◆ Set problem
Locate the lines where "Blender" occurs and copy them as they stand.
● ● ● ● ●
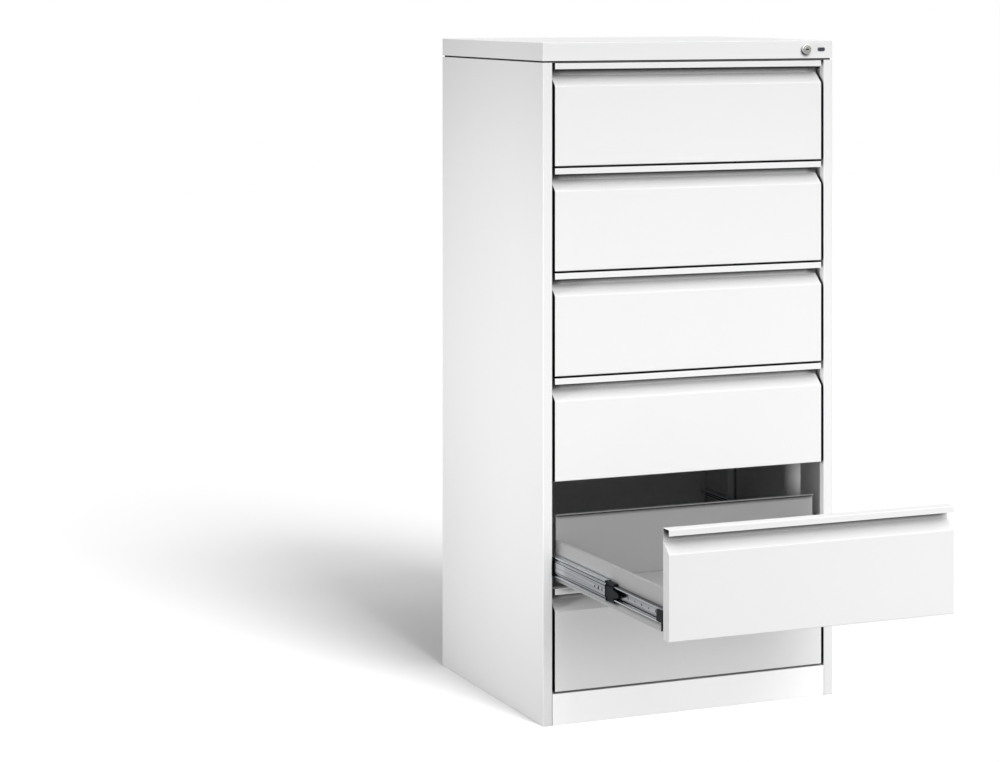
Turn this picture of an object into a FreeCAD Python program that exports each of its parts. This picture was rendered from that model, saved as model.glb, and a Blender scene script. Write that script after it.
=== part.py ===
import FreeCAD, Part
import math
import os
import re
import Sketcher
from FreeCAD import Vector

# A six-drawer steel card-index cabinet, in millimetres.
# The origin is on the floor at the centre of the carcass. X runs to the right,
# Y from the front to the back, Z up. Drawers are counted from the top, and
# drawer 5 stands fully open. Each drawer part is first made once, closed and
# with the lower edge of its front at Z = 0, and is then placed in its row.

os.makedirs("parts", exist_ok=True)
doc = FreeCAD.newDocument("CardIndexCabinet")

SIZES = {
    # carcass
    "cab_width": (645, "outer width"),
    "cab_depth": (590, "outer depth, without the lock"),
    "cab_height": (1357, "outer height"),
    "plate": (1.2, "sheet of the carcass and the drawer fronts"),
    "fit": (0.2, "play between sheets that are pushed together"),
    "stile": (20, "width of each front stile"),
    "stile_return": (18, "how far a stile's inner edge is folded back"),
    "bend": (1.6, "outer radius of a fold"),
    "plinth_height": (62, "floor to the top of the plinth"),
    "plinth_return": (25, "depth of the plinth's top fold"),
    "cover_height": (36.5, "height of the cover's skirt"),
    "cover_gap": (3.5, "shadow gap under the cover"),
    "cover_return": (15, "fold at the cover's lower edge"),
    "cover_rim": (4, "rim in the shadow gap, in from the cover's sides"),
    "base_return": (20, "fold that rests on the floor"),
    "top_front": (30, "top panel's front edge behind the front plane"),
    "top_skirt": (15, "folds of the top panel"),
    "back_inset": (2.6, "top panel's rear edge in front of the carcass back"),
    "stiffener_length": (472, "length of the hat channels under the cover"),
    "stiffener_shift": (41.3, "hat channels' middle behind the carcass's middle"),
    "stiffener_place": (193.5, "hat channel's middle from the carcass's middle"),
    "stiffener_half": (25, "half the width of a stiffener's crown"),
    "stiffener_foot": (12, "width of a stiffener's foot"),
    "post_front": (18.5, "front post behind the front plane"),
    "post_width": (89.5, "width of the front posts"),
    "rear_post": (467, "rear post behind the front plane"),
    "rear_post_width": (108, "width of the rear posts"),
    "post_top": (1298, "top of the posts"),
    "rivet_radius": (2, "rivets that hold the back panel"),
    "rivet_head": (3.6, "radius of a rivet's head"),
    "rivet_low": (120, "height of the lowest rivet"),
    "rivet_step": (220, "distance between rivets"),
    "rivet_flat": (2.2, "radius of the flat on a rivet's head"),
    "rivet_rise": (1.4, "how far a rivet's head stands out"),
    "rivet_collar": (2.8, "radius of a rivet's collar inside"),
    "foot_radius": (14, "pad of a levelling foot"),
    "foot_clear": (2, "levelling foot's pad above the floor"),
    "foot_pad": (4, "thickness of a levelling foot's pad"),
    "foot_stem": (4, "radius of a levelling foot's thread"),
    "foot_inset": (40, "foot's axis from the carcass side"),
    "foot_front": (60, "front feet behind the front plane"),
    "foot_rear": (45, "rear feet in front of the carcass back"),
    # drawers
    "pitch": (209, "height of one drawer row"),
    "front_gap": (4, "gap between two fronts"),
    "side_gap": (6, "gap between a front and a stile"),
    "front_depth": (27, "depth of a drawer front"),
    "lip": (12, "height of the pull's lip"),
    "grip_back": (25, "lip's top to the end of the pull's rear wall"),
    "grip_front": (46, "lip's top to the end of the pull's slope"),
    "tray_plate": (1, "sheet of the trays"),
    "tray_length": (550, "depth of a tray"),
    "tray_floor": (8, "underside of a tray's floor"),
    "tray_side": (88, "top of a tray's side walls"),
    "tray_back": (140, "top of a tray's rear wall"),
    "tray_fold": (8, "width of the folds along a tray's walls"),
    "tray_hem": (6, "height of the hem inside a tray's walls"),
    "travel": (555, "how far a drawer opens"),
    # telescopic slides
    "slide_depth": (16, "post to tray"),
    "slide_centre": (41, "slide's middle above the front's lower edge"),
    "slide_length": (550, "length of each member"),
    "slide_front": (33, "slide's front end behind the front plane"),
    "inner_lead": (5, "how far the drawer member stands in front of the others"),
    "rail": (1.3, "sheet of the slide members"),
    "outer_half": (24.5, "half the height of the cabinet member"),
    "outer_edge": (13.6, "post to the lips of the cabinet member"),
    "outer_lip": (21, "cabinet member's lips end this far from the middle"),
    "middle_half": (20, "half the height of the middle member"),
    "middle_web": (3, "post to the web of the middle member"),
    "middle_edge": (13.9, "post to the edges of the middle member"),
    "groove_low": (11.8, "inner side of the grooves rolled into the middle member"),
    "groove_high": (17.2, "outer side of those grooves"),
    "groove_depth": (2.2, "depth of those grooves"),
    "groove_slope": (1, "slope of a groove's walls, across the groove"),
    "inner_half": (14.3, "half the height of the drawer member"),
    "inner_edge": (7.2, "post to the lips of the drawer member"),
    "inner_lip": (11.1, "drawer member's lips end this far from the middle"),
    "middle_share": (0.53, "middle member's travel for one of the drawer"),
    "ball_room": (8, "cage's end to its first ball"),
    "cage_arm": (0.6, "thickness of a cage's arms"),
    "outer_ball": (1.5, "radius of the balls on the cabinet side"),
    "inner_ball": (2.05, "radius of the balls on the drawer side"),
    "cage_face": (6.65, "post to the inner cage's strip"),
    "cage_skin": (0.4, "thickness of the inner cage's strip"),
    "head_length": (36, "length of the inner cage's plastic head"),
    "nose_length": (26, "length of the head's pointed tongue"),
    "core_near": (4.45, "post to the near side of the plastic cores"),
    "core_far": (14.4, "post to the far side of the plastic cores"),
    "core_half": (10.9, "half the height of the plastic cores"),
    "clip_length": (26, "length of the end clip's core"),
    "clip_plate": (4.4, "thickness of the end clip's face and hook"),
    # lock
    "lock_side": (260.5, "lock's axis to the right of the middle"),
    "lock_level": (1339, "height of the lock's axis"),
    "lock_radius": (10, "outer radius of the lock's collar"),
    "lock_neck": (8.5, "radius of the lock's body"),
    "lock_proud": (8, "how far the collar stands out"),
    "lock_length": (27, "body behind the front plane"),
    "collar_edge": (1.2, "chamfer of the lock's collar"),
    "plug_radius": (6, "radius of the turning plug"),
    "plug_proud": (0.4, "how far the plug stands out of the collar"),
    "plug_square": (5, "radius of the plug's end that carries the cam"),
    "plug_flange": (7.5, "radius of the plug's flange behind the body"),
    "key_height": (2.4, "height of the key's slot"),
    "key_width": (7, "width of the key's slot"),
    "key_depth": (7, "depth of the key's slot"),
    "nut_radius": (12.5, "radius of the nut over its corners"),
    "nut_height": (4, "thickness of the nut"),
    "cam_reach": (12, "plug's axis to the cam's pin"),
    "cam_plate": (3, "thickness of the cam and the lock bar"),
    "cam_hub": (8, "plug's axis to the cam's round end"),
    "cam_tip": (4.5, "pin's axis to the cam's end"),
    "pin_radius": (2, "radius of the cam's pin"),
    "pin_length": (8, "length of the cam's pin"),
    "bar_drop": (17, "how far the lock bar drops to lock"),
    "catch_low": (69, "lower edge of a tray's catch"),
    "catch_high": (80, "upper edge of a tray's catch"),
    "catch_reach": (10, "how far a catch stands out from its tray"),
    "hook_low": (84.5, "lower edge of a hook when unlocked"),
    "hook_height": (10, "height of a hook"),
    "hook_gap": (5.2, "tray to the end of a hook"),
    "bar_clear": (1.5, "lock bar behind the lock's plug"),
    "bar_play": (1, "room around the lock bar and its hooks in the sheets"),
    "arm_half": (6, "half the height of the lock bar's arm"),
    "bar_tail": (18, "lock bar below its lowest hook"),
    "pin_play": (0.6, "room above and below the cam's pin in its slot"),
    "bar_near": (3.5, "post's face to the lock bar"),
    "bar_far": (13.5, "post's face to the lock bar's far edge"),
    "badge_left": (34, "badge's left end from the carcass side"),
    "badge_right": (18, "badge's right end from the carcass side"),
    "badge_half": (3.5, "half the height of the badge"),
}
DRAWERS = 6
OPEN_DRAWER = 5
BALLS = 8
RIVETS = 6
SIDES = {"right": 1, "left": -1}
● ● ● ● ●
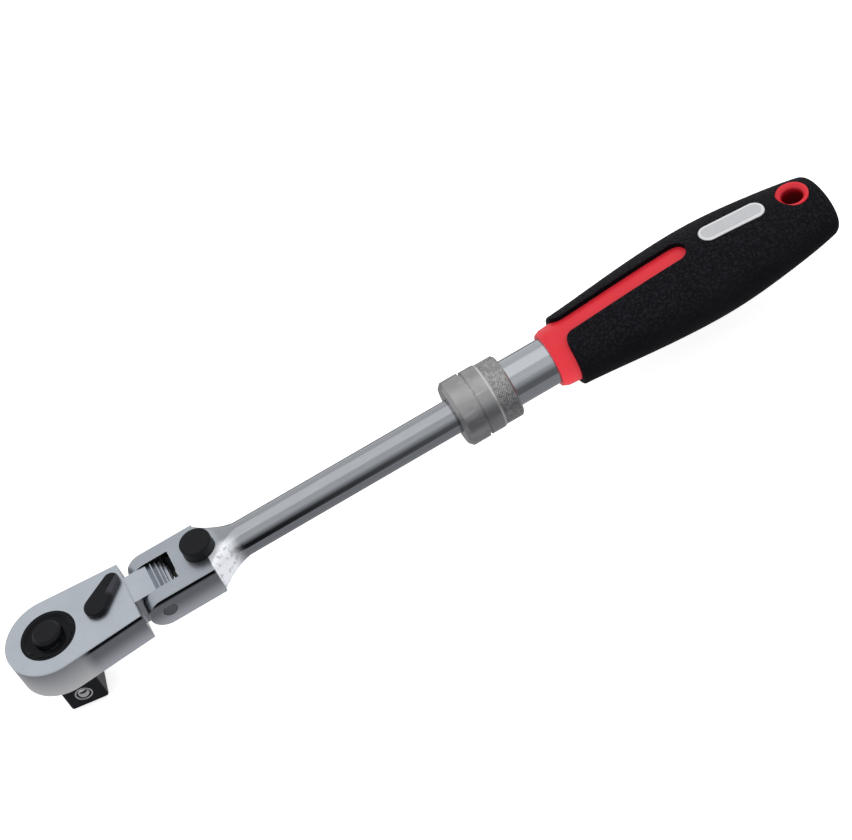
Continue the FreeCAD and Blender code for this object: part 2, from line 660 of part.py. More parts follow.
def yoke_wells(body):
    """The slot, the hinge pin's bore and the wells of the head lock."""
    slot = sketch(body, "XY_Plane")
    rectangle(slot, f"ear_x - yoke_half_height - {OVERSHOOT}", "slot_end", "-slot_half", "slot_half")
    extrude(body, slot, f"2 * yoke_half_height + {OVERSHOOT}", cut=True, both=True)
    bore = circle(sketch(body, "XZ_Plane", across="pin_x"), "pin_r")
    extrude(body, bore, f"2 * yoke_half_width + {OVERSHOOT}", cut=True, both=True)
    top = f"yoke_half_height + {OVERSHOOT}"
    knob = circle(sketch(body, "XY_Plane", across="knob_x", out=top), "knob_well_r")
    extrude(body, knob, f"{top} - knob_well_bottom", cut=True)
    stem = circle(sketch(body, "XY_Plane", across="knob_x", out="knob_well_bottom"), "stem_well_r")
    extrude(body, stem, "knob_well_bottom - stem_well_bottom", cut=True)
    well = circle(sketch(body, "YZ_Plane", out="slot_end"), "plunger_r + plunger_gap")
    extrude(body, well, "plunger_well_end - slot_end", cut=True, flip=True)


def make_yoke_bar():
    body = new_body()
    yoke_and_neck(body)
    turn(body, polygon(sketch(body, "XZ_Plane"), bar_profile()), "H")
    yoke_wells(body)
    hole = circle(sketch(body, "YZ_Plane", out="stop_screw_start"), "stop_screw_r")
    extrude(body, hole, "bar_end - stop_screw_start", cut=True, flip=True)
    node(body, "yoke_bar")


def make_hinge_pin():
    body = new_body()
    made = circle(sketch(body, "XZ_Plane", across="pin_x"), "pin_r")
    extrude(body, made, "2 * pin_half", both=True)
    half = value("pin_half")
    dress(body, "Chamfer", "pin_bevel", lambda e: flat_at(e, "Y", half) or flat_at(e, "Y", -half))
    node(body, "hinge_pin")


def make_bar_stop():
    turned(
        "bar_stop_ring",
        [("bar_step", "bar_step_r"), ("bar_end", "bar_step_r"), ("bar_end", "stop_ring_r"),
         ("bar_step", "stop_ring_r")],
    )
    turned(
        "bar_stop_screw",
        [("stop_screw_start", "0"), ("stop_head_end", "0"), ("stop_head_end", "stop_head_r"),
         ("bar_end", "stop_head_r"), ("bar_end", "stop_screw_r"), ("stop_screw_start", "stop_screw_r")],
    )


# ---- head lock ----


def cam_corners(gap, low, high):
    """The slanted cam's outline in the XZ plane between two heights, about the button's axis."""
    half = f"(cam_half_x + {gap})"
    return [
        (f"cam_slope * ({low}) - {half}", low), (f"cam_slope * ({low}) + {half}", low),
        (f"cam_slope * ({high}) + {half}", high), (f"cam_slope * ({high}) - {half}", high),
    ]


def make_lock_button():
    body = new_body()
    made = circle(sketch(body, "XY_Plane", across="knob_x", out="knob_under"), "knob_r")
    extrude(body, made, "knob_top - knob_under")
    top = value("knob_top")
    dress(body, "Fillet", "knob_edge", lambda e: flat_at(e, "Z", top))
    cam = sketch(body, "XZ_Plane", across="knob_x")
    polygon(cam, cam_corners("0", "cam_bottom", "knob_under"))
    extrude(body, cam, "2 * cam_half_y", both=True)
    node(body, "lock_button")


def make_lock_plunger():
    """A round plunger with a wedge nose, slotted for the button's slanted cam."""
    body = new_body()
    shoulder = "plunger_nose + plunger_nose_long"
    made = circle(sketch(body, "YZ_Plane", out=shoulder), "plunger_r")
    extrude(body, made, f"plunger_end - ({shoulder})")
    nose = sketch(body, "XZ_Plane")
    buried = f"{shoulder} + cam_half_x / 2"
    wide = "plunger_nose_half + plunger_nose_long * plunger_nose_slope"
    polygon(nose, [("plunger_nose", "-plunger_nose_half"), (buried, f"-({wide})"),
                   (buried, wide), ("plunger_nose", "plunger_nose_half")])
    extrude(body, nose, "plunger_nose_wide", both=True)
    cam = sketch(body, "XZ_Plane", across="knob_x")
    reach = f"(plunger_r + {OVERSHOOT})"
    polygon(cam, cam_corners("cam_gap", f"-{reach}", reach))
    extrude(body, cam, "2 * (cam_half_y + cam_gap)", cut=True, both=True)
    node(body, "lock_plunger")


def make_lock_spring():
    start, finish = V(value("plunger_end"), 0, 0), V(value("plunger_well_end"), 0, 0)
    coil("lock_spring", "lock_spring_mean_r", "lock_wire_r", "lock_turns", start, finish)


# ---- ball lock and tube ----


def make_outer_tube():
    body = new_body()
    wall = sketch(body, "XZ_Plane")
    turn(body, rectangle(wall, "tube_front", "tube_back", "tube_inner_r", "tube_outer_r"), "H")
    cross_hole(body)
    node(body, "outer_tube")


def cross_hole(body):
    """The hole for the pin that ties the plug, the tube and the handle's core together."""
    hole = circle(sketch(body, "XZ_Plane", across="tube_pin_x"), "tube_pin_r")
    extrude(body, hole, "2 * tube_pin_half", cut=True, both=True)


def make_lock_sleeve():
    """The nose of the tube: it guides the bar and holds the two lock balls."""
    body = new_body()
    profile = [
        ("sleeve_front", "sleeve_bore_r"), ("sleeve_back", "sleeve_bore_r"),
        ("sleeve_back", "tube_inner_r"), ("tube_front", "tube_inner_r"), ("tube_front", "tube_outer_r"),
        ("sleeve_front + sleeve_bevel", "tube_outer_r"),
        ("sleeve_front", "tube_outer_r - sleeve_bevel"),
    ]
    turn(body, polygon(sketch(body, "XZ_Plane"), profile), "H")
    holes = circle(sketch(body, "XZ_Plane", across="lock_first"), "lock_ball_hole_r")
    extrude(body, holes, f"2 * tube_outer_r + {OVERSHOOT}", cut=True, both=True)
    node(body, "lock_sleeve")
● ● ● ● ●
◆ Reply to the exercise
Turn this picture of an object into a FreeCAD Python program that exports each of its parts. This picture was rendered from that model, saved as model.glb, and a Blender scene script. Write that script after it.
Continue the FreeCAD and Blender code for this object: part 2, from line 660 of part.py. More parts follow.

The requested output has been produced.